All the CEOs featured so far work for corporations that have vast tax-bracket discrepancies in their workforce (i.e. companies who employ minimum wage workers - toilet cleaners, burger flippers, etc.) And if those employees have a health crises (dialysis patients have already been featured in two of the first three episodes) or a foreclosed home, then all the better. It's all concocted by the reality TV gods to better serve the storyline.

It's that storyline that is Undercover Boss' winning recipe. It's edited into a remarkably feel-good show. It could have easily spiraled into a self-aggrandizing love-fest for the corporate set. But it didn't. The same way that the USA Network's White Collar, which fetishizes the art of the con in a post-Bernie Madoff era, actually makes the audience root for the swindler.

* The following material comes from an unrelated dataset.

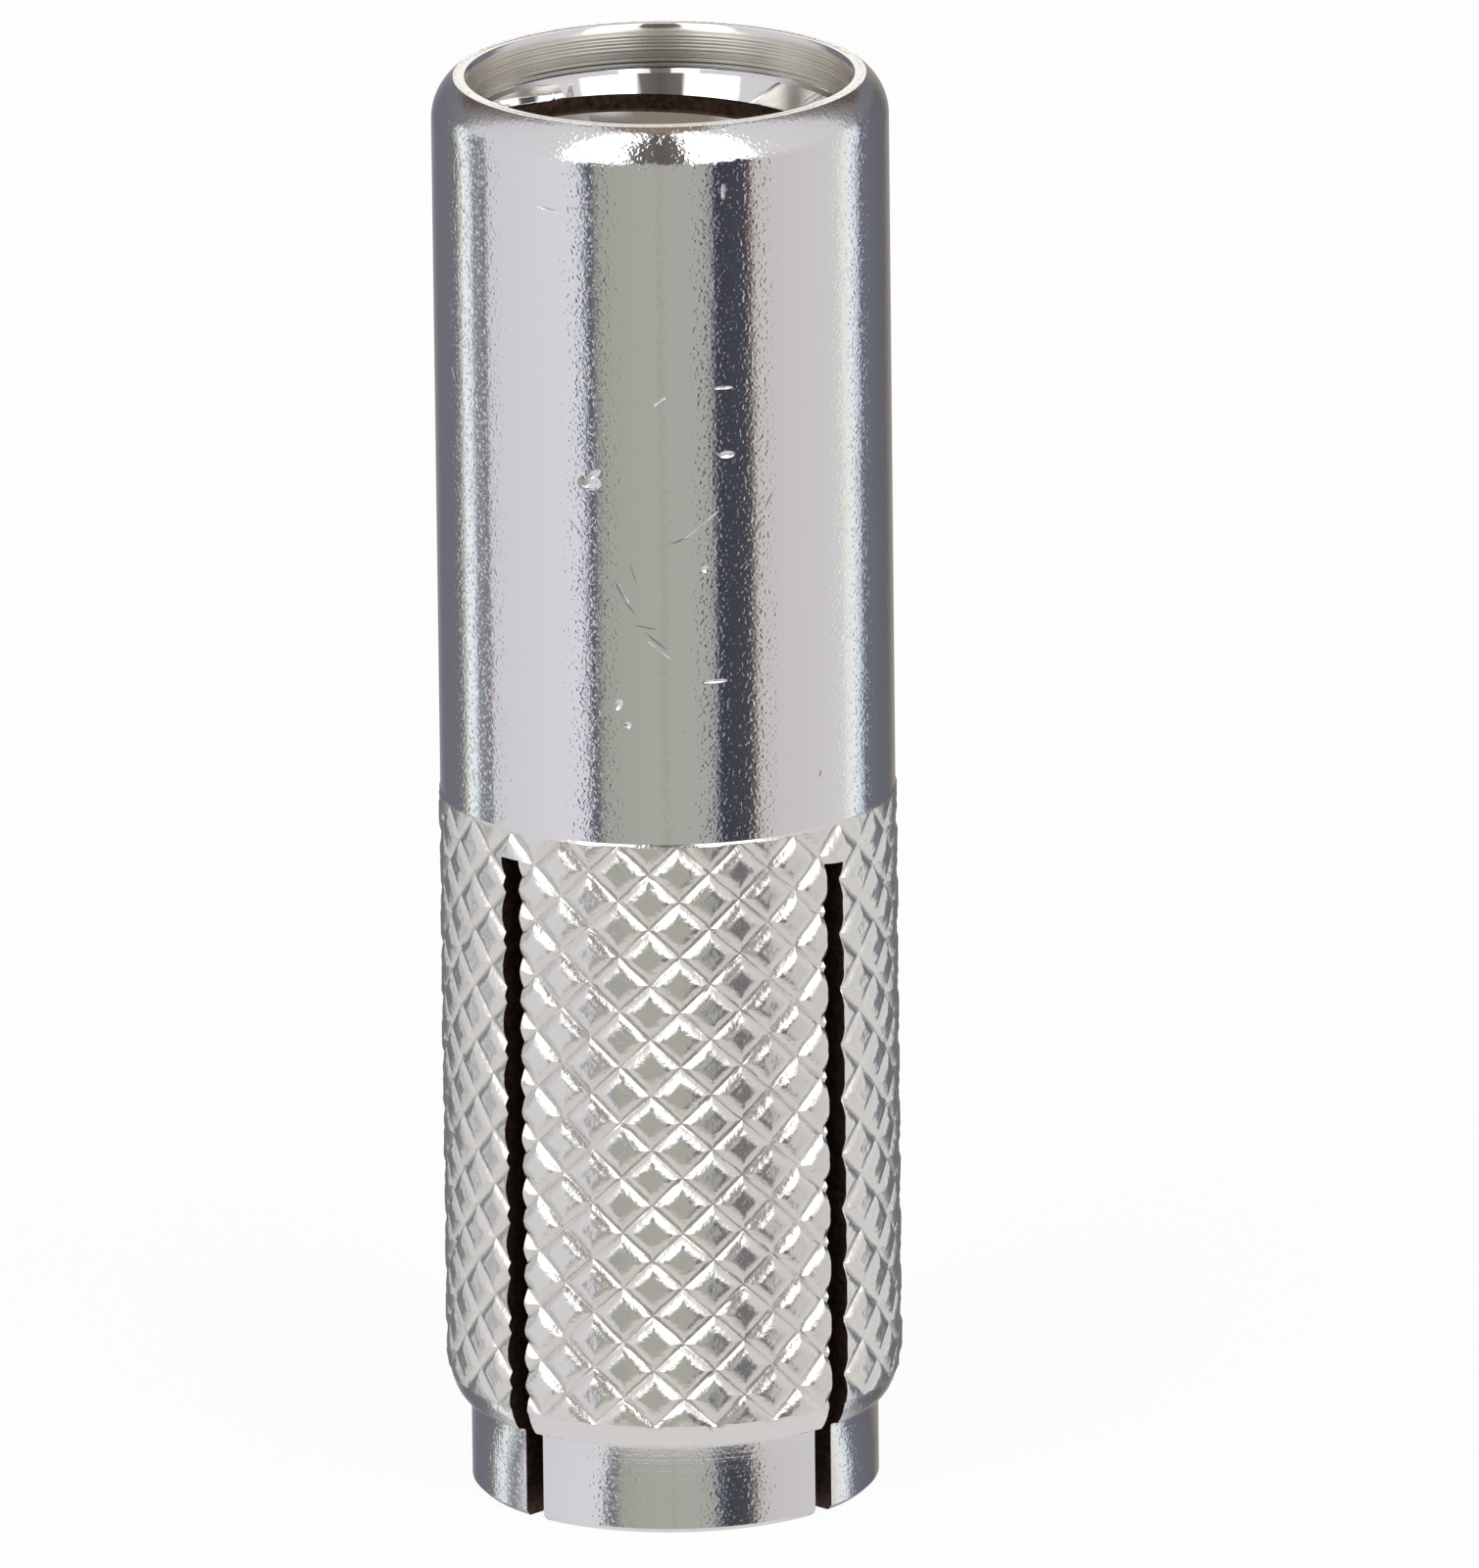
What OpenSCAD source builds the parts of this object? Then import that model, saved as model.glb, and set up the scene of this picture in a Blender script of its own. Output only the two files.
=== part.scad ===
// Drop-in anchor, half-inch size, standing on its slotted nose with the threaded mouth up.
// Millimetres, +Z up along the anchor's axis, origin at the middle of the nose face.

/* [Barrel] */
// Outside diameter of the smooth barrel, the size of the drilled hole
body_d = 15.875; // [15.2:0.05:18]
// Length of the anchor from nose face to rim
body_len = 50.8; // [48:0.1:64]
// How far the rounded shoulder draws in from the barrel to the rim
shoulder_w = 0.77; // [0.4:0.01:1]
// Height of the rounded shoulder under the rim
shoulder_h = 1.5; // [1:0.1:3]

/* [Nose] */
// How far the plain nose below the knurl stands in from the barrel
nose_inset = 0.81; // [0.5:0.01:1.1]
// Height of the plain nose
nose_h = 3.1; // [1.5:0.05:5]
// Size of the small chamfer around the nose face
nose_chamfer = 0.18; // [0.05:0.01:0.5]

// Height of the rounding from the nose out to the barrel, which the knurl's lower end follows
round_h = 1.9; // [1:0.1:3]

/* [Knurl] */
// Height of the smooth part of that rounding, between the nose and the first diamonds
knurl_gap = 1.05; // [0.6:0.05:1.4]
// Diamonds around the barrel
knurl_cells = 23; // [16:1:28]
// Height of one whole diamond
knurl_cell_h = 2; // [1.6:0.1:3]
// Half diamonds from the bottom of the knurl to its top
knurl_half_rows = 21; // [10:1:22]
// How far the rolled diamonds stand above the barrel
knurl_rise = 0.07; // [0.02:0.01:0.12]
// Depth of the grooves between the diamonds, from their tops
knurl_depth = 0.2; // [0.12:0.01:0.36]
// Width of a groove, measured square to it
knurl_groove_w = 0.5; // [0.3:0.02:0.8]
// Turn of the knurl about the axis, in degrees
knurl_turn = 13; // [0:0.1:15]

/* [Mouth] */
// Width of the flat rim around the mouth bore
rim_w = 0.45; // [0.2:0.01:0.8]
// Depth of the mouth bore below the rim
mouth_depth = 1.5; // [0.6:0.05:1.8]
// Width of the sloped step under the mouth bore, as wide as it is high
mouth_step = 0.21; // [0.1:0.01:0.3]
// How much the polished seat below that step narrows on the radius
seat_taper = 0.23; // [0.05:0.01:0.4]
// Depth of the seat's lower edge below the rim
seat_depth = 2.55; // [2.2:0.05:3.5]
// Height of the countersink from the seat into the thread
lead_in_h = 0.9; // [0.2:0.05:1.2]

/* [Thread and cavity] */
// Wall from the barrel's outside to the thread's minor diameter, a plain bore here
thread_wall = 2.58; // [2.2:0.01:2.8]
// Depth of the last full thread below the rim
thread_depth = 20.6; // [16:0.2:22]
// How far the cavity below the thread, where the plug waits, is relieved on the radius
cavity_relief = 0.3; // [0.2:0.01:0.5]
// Height of the sloped step from the thread out to the cavity
cavity_step_h = 0.4; // [0.2:0.1:1]
// How much the wedge taper narrows on the radius, from the cavity to the hole in the nose
taper_narrowing = 1.95; // [1:0.05:2.4]
// Height of the wedge taper
taper_h = 17.4; // [14:0.2:18]
// Height of the straight open hole in the nose below it
nose_bore_h = 2.6; // [1:0.1:4]

/* [Slots] */
// Width of each saw slot
slot_w = 0.82; // [0.5:0.02:1.4]
// Height of the slots' upper ends at the axis
slot_top = 24.3; // [20:0.05:24.6]
// How much further up the first cut reaches than the other
slot_over = 0.4; // [0:0.05:0.5]
// Diameter of the saw that cuts them
saw_d = 130; // [90:1:200]
// Saw cuts across the anchor, each making two slots
slot_cuts = 2; // [1:1:3]

/* [Expander plug] */
// Length of the loose wedge plug
plug_len = 11; // [8:0.1:12]
// Gap on the radius between the plug's upper end and the thread it is dropped in through
plug_gap = 0.16; // [0.1:0.01:0.3]
// Free travel from its packed place down to the wedge taper
plug_travel = 2.5; // [1:0.1:4]
// Clearance on the radius left when the plug meets the taper
plug_seat_gap = 0.03; // [0.02:0.01:0.08]
// Height of the straight band at the plug's upper end
plug_band_h = 1.2; // [0.5:0.1:2]
// Chamfer on both ends of the plug
plug_chamfer = 0.3; // [0.1:0.05:0.5]

/* [Hidden] */

round_fn = 96;

// Radii, each set in from the barrel or from the one before it
body_r = body_d / 2;
rim_r = body_r - shoulder_w;
nose_r = body_r - nose_inset;
mouth_r = rim_r - rim_w;
seat_top_r = mouth_r - mouth_step;
seat_foot_r = seat_top_r - seat_taper;
minor_r = body_r - thread_wall;
cavity_r = minor_r + cavity_relief;
nose_bore_r = cavity_r - taper_narrowing;

// The shoulder is an arc that leaves the barrel upright and meets the flat rim at a blunt edge
shoulder_turn = 2 * atan(shoulder_w / shoulder_h);
shoulder_r = shoulder_h / sin(shoulder_turn);

taper_foot_z = nose_bore_h;
taper_top_z = taper_foot_z + taper_h;
taper_slope = taper_narrowing / taper_h;

// Knurl lattice: grooves cross at every second point, and a diamond stands at each other one
cols = 2 * knurl_cells;
col_turn = 360 / cols;
row_h = knurl_cell_h / 2;
knurl_foot_z = nose_h + knurl_gap;
knurl_top_z = knurl_foot_z + knurl_half_rows * row_h;
crest_r = body_r + knurl_rise;
cell_w = 2 * PI * crest_r / knurl_cells;
groove_pitch = cell_w * knurl_cell_h / sqrt(cell_w * cell_w + knurl_cell_h * knurl_cell_h);
// Share of a cell's width and height that the diamond's flat top takes
top_share = 1 - knurl_groove_w / groove_pitch;
// The knurled sleeve and the core below it overlap by this much on the radius
sleeve_bury = 0.25;
// The smooth metal above and below the knurl reaches this far past its ends
knurl_lap = 0.1;

// Plug: its cone is the taper's own, and it stands its free travel above where the two meet
plug_top_r = minor_r - plug_gap;
plug_cone_h = plug_len - plug_band_h;
plug_foot_r = plug_top_r - plug_cone_h * taper_slope;
plug_seat_z = taper_foot_z + (plug_foot_r + plug_seat_gap - nose_bore_r) / taper_slope;
plug_foot_z = plug_seat_z + plug_travel;

// Radius at height z of a surface that rounds in from full_r down to the nose
function rounded_r(z, full_r) =
    let (u = min(1, max(0, (nose_h + round_h - z) / round_h)))
    nose_r + (full_r - nose_r) * sqrt(1 - u * u);

// Point at column i and row j of the lattice, sunk below the diamonds' tops
function lattice_point(i, j, sink) =
    let (a = knurl_turn + i * col_turn, z = knurl_foot_z + j * row_h, r = rounded_r(z, crest_r) - sink)
    [r * cos(a), r * sin(a), z];

// The four corners of the diamond at column i and row j: left, lower, right, upper
function diamond(i, j) = [
    lattice_point(i - top_share, j, 0),
    lattice_point(i, max(0, j - top_share), 0),
    lattice_point(i + top_share, j, 0),
    lattice_point(i, min(knurl_half_rows, j + top_share), 0)
];

// The four groove crossings around it, in the same order; past an end the row's own middle
function crossings(i, j) = [
    lattice_point(i - 1, j, knurl_depth),
    j == 0 ? lattice_point(i, 0, 0) : lattice_point(i, j - 1, knurl_depth),
    lattice_point(i + 1, j, knurl_depth),
    j == knurl_half_rows ? lattice_point(i, j, 0) : lattice_point(i, j + 1, knurl_depth)
];

// Faces of one diamond whose eight points start at n, seen from outside
function diamond_faces(n, bottom, top) = concat(
    bottom ? [[n, n + 3, n + 2]] : top ? [[n, n + 2, n + 1]] : [[n, n + 2, n + 1], [n, n + 3, n + 2]],
    bottom ? [] : [[n, n + 1, n + 5], [n, n + 5, n + 4], [n + 1, n + 2, n + 6], [n + 1, n + 6, n + 5]],
    top ? [] : [[n + 2, n + 3, n + 7], [n + 2, n + 7, n + 6], [n + 3, n, n + 4], [n + 3, n + 4, n + 7]]
);

// Outline of the knurl at row j, an end: crossing, left corner, right corner around the ring
function end_outline(j) = [for (k = [0:knurl_cells - 1]) let (i = 2 * k + (1 + j) % 2)
    each [lattice_point(i - 1, j, knurl_depth), diamond(i, j)[0], diamond(i, j)[2]]];

// The same outline drawn in to the sleeve's inner radius, inside the core
function buried(outline) = [for (p = outline)
    let (s = (nose_r - sleeve_bury) / norm([p[0], p[1]])) [p[0] * s, p[1] * s, p[2]]];

// Closed sleeve of knurled metal, from inside the core out to the diamonds
module knurl_sleeve() {
    cells = [for (j = [0:knurl_half_rows]) for (i = [0:cols - 1]) if ((i + j) % 2 == 1) [i, j]];
    shell = [for (c = cells) each concat(diamond(c[0], c[1]), crossings(c[0], c[1]))];
    shell_faces = [for (k = [0:len(cells) - 1])
        each diamond_faces(8 * k, cells[k][1] == 0, cells[k][1] == knurl_half_rows)];
    foot = end_outline(0);
    head = end_outline(knurl_half_rows);
    ring_n = len(foot);
    // First point of the outer and inner outlines at the foot and at the head
    foot_out = len(shell);
    head_out = foot_out + ring_n;
    foot_in = head_out + ring_n;
    head_in = foot_in + ring_n;
    end_faces = [for (m = [0:ring_n - 1]) let (q = (m + 1) % ring_n) each [
        [foot_out + m, foot_out + q, foot_in + q], [foot_out + m, foot_in + q, foot_in + m],
        [head_out + m, head_in + q, head_out + q], [head_out + m, head_in + m, head_in + q],
        [foot_in + m, foot_in + q, head_in + q], [foot_in + m, head_in + q, head_in + m]
    ]];
    polyhedron(
        points = concat(shell, foot, head, buried(foot), buried(head)),
        faces = concat(shell_faces, end_faces),
        convexity = 10
    );
}

// Turned outline of the barrel and nose, before the knurl and the bores
module turned_blank() {
    shoulder_steps = 12;
    round_steps = 6;
    round_top_z = knurl_foot_z + knurl_lap;
    rotate_extrude($fn = round_fn) polygon(concat(
        [
            [0, 0],
            [nose_r - nose_chamfer, 0],
            [nose_r, nose_chamfer]
        ],
        [for (s = [0:round_steps]) let (z = nose_h + (round_top_z - nose_h) * pow(s / round_steps, 2))
            [rounded_r(z, body_r), z]],
        [
            [nose_r, round_top_z],
            [nose_r, knurl_top_z - knurl_lap],
            [body_r, knurl_top_z - knurl_lap]
        ],
        [for (s = [0:shoulder_steps]) let (a = shoulder_turn * s / shoulder_steps) [
            body_r - shoulder_r * (1 - cos(a)),
            body_len - shoulder_h + shoulder_r * sin(a)
        ]],
        [[0, body_len]]
    ));
}

// Everything bored out along the axis, from the mouth down to the hole in the nose
module axial_bores() {
    over = 1;
    mouth_z = body_len - mouth_depth;
    seat_z = body_len - seat_depth;
    rotate_extrude($fn = round_fn) polygon([
        [0, -over],
        [nose_bore_r, -over],
        [nose_bore_r, taper_foot_z],
        [cavity_r, taper_top_z],
        [cavity_r, body_len - thread_depth - cavity_step_h],
        [minor_r, body_len - thread_depth],
        [minor_r, seat_z - lead_in_h],
        [seat_foot_r, seat_z],
        [seat_top_r, mouth_z - mouth_step],
        [mouth_r, mouth_z],
        [mouth_r, body_len + over],
        [0, body_len + over]
    ]);
}

// Saw cuts across the nose end; each disc leaves two slots with a gently curved upper end
module saw_slots() {
    for (k = [0:slot_cuts - 1])
        rotate([0, 0, 45 + 180 * k / slot_cuts])
            translate([0, slot_w / 2, slot_top + (k == 0 ? slot_over : 0) - saw_d / 2])
                rotate([90, 0, 0]) cylinder(d = saw_d, h = slot_w, $fn = 180);
}

module anchor_body() {
    color("silver") difference() {
        union() {
            turned_blank();
            knurl_sleeve();
        }
        axial_bores();
        saw_slots();
    }
}

module expander_plug() {
    top_z = plug_foot_z + plug_len;
    foot_in_r = plug_foot_r + plug_chamfer * taper_slope - plug_chamfer;
    color("gray") rotate_extrude($fn = round_fn) polygon([
        [0, plug_foot_z],
        [foot_in_r, plug_foot_z],
        [plug_foot_r + plug_chamfer * taper_slope, plug_foot_z + plug_chamfer],
        [plug_top_r, plug_foot_z + plug_cone_h],
        [plug_top_r, top_z - plug_chamfer],
        [plug_top_r - plug_chamfer, top_z],
        [0, top_z]
    ]);
}

anchor_body();
expander_plug();
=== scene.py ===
# %% [markdown]
# A drop-in anchor is a steel sleeve that is dropped into a hole drilled in concrete. Its upper half
# is threaded inside, its lower half is knurled and sawn into four legs, and a loose wedge plug
# waits inside to drive the legs apart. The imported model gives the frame: every piece made here
# stands exactly where its solid stands, in metres.

# %% Load the frame
import math

import bpy
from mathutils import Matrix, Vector, noise


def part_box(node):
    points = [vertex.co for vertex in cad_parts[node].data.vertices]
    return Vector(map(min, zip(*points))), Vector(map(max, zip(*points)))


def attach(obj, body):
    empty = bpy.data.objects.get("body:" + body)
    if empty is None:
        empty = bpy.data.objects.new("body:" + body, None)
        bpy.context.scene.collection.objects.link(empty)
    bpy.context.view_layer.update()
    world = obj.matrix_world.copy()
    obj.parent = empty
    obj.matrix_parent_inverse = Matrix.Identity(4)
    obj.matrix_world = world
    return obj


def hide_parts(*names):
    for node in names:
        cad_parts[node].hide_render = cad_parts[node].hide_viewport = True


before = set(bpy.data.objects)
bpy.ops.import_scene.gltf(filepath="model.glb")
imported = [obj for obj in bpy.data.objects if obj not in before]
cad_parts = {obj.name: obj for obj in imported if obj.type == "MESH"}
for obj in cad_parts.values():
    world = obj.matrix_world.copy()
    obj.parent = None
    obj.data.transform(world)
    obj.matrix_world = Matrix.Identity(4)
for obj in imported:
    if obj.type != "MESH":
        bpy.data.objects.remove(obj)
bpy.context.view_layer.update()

body_lo, body_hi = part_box("anchor_body")
plug_lo, plug_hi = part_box("expander_plug")
print("anchor body", body_lo, body_hi)
print("expander plug", plug_lo, plug_hi)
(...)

Indeed, the overarching theme of the show is one of self (and corporate) improvement. It's about redemption. It's about comeuppance for the all the little guys struggling out there. It's about how to make the world a better place. Even the show's promos tout it with the tagline, "Be inspired."

At a time when Wall Street is being bailed out by Main Street and when the Supreme Court rules in favor of corporations' ability to buy political campaigns, this show has become a clarion response to the woes of modern man. It's a classic "stick it to the man" show in an economic time when sticking it to the man feels like justice served on a silver platter.

But it doesn't end there. We, the viewing audience, feel triumphant watching the lowly workers get recognized for all their hard work (not to mention extra gifts bestowed to them by the CEO at the end of each episode). But it's actually the CEO that comes out on top as the proverbial hero in this tale. It's the CEO who "gains" the most by the lessons he's learned. He's the one whose life, we are informed in voiceover narration, has changed for the better.

The ivory-towered CEO gets a lesson in pathos to great dramatic and personal effect. And it doesn't hurt that empathy is our zeitgeist's current feeling of choice, as eloquently detailed in Jeremy Rifkin's new book, The Empathic Civilization -- which is currently rocketing up the charts thanks in part to the Huffington Post's book club.

CBS has created a show where fat cat execs hop off their perch, spend time with the little people, and leave with a better understanding of what it takes to make a living nowadays. Call it the first truly recession-era reality show. Or just call it porn.